Set task - The material below holds a span beginning at the line with "Write the three.js" and ending at the line with "import Module from 'manifold-3d';". Quote that span exactly, both ends included, and only that span.

Given records -
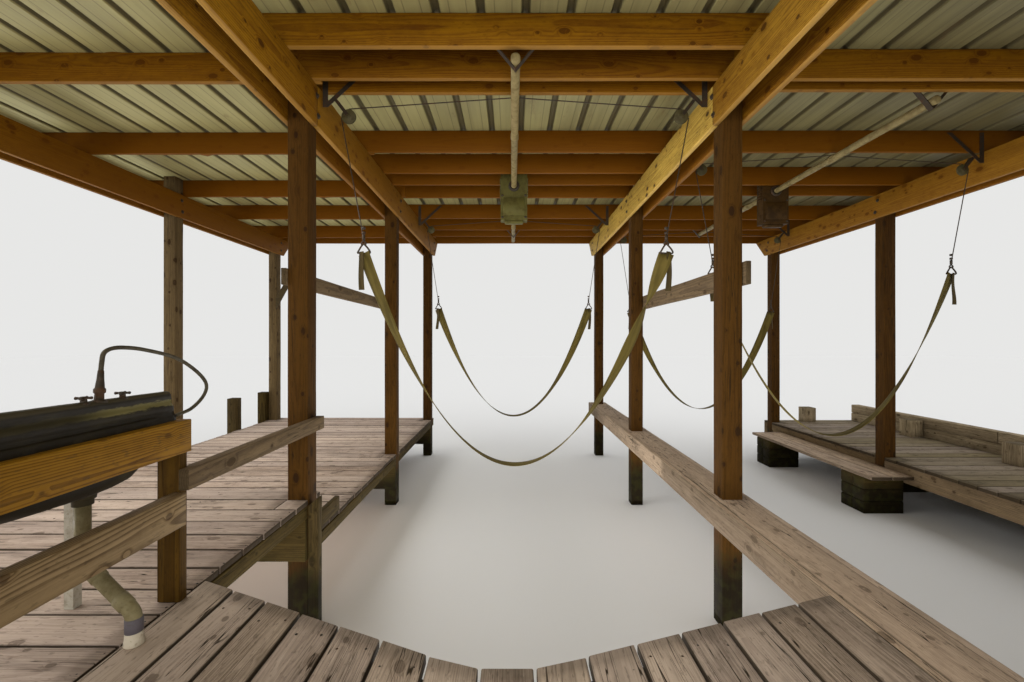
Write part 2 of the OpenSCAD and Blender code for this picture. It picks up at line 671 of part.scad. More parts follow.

--

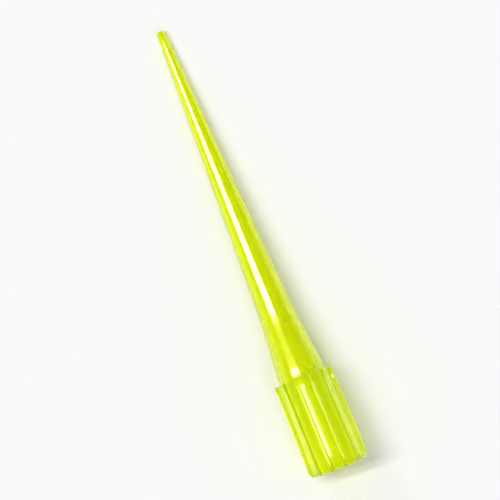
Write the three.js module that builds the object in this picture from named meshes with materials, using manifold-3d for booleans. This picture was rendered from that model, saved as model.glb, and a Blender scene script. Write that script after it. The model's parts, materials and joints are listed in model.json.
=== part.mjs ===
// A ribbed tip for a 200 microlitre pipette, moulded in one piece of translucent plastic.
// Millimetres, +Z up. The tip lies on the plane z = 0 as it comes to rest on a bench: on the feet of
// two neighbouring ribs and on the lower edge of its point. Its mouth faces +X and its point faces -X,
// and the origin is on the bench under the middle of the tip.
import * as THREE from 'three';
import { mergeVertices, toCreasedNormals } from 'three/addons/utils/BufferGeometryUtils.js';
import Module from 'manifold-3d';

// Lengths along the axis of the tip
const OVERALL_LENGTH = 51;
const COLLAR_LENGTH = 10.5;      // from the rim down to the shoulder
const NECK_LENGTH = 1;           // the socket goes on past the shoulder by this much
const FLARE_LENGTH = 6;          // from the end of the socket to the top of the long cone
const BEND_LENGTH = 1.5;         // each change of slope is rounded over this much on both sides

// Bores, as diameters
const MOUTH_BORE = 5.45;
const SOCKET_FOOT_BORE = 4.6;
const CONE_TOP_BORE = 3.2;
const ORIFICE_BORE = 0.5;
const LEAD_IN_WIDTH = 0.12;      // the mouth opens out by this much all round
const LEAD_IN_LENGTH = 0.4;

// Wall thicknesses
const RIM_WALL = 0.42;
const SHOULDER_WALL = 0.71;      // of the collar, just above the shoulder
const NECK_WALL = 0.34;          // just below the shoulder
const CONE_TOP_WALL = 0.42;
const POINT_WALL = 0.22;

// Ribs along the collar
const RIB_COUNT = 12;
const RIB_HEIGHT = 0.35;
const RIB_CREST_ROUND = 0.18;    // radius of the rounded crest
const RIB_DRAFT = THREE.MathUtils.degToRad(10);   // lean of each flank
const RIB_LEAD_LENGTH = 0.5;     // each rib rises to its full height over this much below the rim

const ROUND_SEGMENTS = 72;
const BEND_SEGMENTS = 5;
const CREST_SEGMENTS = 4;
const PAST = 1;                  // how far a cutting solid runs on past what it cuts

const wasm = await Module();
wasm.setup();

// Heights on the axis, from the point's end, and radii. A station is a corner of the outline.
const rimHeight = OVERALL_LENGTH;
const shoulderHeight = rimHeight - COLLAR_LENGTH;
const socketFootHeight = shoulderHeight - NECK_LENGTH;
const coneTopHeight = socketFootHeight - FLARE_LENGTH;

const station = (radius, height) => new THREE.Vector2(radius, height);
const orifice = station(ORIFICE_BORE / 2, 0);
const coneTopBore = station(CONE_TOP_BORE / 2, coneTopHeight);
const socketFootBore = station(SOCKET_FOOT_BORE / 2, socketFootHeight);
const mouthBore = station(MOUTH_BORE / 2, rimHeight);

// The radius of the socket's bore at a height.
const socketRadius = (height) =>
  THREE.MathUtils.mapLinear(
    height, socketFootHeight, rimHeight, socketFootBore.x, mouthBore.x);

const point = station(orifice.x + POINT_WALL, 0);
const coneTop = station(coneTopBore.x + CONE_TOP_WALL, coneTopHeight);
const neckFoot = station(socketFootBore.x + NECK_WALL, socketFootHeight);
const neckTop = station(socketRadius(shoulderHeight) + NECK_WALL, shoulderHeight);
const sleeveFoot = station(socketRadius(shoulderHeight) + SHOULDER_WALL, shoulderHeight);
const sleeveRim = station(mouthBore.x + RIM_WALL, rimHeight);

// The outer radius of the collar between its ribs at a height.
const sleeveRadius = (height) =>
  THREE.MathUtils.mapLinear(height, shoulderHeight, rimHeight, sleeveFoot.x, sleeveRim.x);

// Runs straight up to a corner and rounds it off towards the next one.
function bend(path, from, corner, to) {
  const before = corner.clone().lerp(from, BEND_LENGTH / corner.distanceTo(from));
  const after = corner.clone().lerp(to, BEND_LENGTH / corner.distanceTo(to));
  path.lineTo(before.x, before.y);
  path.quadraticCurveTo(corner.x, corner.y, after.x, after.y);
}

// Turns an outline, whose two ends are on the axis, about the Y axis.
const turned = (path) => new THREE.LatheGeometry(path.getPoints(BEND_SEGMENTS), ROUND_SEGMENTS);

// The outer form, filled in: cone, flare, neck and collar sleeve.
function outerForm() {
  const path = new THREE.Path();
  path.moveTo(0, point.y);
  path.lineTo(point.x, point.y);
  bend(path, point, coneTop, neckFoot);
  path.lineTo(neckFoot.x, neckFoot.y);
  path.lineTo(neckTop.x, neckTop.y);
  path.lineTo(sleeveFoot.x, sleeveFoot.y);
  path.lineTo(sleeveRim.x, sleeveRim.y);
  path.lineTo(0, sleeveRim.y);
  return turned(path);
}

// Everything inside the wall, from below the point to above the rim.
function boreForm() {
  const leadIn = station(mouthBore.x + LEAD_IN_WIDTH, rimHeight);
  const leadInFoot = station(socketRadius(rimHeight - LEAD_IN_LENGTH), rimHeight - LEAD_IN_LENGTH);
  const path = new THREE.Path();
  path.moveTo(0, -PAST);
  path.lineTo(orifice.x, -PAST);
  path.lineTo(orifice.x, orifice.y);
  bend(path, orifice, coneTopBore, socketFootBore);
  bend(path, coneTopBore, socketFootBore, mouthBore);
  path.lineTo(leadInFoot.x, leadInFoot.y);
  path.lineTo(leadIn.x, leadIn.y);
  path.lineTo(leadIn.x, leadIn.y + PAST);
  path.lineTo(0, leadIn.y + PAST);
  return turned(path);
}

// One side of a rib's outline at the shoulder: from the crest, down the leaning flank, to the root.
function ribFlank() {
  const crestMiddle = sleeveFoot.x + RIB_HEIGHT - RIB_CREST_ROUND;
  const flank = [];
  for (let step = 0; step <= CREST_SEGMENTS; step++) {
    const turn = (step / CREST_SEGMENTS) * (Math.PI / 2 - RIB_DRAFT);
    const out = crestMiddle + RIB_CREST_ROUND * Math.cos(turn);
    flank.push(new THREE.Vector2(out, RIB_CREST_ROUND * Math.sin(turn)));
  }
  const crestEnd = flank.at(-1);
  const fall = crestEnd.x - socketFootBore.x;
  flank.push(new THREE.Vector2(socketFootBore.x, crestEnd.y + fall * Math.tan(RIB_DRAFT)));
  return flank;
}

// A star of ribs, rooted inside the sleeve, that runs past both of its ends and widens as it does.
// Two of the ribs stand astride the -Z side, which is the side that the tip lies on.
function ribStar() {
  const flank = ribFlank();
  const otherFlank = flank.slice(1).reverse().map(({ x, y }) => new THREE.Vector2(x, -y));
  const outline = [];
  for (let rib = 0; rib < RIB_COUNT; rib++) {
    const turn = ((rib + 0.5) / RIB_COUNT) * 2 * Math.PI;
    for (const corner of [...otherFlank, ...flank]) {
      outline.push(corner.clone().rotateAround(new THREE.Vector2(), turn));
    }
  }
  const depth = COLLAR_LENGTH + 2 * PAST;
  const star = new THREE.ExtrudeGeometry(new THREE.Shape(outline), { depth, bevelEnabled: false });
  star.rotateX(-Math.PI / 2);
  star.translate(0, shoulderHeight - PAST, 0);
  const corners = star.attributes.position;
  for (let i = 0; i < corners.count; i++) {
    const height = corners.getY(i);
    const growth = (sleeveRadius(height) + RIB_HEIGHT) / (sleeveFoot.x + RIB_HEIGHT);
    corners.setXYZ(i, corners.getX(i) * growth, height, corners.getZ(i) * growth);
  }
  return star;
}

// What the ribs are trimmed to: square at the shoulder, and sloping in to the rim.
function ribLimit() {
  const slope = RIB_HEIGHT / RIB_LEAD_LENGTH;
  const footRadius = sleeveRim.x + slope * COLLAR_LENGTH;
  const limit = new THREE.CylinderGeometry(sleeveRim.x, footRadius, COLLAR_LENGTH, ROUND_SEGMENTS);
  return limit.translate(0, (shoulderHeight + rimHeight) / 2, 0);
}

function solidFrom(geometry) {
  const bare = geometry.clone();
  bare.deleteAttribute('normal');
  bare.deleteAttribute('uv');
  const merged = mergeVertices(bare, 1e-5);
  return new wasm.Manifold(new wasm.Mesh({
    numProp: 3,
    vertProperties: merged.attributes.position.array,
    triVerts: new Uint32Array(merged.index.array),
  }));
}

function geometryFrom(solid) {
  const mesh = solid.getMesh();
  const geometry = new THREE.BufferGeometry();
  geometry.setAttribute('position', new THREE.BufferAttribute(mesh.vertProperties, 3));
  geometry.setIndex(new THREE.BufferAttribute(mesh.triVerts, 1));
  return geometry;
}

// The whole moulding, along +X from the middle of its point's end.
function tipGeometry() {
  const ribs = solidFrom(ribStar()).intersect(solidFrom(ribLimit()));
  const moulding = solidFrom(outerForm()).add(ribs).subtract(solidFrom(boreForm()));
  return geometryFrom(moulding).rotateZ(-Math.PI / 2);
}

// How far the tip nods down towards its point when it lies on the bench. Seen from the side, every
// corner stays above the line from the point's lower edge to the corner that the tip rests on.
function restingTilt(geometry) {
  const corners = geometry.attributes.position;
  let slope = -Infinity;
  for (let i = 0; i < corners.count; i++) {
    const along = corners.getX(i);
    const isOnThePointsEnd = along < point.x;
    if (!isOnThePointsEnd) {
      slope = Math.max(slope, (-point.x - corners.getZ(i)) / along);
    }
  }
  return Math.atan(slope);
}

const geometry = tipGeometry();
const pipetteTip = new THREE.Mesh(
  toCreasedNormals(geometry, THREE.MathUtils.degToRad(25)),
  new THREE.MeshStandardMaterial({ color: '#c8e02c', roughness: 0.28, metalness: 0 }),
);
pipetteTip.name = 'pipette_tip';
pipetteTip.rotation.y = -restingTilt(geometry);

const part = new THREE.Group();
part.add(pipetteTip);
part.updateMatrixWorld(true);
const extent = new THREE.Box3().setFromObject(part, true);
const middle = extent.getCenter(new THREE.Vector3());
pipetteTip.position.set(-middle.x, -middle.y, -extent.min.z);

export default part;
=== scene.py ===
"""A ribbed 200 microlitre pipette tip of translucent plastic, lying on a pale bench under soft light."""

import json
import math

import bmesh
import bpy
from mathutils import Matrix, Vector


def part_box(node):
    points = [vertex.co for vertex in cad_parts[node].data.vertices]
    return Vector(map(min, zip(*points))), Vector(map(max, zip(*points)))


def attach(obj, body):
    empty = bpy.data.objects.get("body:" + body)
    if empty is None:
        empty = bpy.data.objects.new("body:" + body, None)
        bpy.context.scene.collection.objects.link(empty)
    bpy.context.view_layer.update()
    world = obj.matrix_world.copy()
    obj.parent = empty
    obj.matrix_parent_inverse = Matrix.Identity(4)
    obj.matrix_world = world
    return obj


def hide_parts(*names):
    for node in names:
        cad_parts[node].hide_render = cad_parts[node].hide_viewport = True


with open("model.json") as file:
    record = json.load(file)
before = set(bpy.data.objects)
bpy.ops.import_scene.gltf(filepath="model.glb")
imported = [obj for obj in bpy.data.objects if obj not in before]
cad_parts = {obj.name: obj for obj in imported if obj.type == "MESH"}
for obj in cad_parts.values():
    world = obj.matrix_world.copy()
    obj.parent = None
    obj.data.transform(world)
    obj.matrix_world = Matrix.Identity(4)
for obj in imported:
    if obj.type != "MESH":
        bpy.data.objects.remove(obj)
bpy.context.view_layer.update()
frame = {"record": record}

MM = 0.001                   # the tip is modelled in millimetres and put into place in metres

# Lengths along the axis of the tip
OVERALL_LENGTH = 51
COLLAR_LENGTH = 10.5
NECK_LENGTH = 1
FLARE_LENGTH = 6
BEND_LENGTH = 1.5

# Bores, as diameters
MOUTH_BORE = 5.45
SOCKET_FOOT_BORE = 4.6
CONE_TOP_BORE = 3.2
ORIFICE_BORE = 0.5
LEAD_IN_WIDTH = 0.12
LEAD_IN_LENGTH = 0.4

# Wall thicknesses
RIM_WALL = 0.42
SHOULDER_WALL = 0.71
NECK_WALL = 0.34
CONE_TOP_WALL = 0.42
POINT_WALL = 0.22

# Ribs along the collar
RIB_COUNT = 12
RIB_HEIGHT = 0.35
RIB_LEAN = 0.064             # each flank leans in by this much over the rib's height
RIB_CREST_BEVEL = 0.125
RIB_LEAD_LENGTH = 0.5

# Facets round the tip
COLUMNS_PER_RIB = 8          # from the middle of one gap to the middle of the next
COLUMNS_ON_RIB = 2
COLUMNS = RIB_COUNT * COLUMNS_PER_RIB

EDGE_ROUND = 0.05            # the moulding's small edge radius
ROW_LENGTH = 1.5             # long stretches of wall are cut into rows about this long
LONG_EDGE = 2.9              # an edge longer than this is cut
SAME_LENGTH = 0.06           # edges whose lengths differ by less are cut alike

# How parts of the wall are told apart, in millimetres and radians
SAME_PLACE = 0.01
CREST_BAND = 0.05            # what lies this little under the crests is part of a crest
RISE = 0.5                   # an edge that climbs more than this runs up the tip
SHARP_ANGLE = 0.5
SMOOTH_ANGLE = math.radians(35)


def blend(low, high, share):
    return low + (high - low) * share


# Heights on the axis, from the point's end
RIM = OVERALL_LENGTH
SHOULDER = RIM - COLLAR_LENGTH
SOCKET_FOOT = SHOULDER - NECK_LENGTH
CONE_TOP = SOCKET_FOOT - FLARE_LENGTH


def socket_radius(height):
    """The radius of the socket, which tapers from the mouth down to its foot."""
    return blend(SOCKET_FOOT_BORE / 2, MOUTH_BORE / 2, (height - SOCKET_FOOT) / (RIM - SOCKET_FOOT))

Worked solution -
Write the three.js module that builds the object in this picture from named meshes with materials, using manifold-3d for booleans. This picture was rendered from that model, saved as model.glb, and a Blender scene script. Write that script after it. The model's parts, materials and joints are listed in model.json.
=== part.mjs ===
// A ribbed tip for a 200 microlitre pipette, moulded in one piece of translucent plastic.
// Millimetres, +Z up. The tip lies on the plane z = 0 as it comes to rest on a bench: on the feet of
// two neighbouring ribs and on the lower edge of its point. Its mouth faces +X and its point faces -X,
// and the origin is on the bench under the middle of the tip.
import * as THREE from 'three';
import { mergeVertices, toCreasedNormals } from 'three/addons/utils/BufferGeometryUtils.js';
import Module from 'manifold-3d';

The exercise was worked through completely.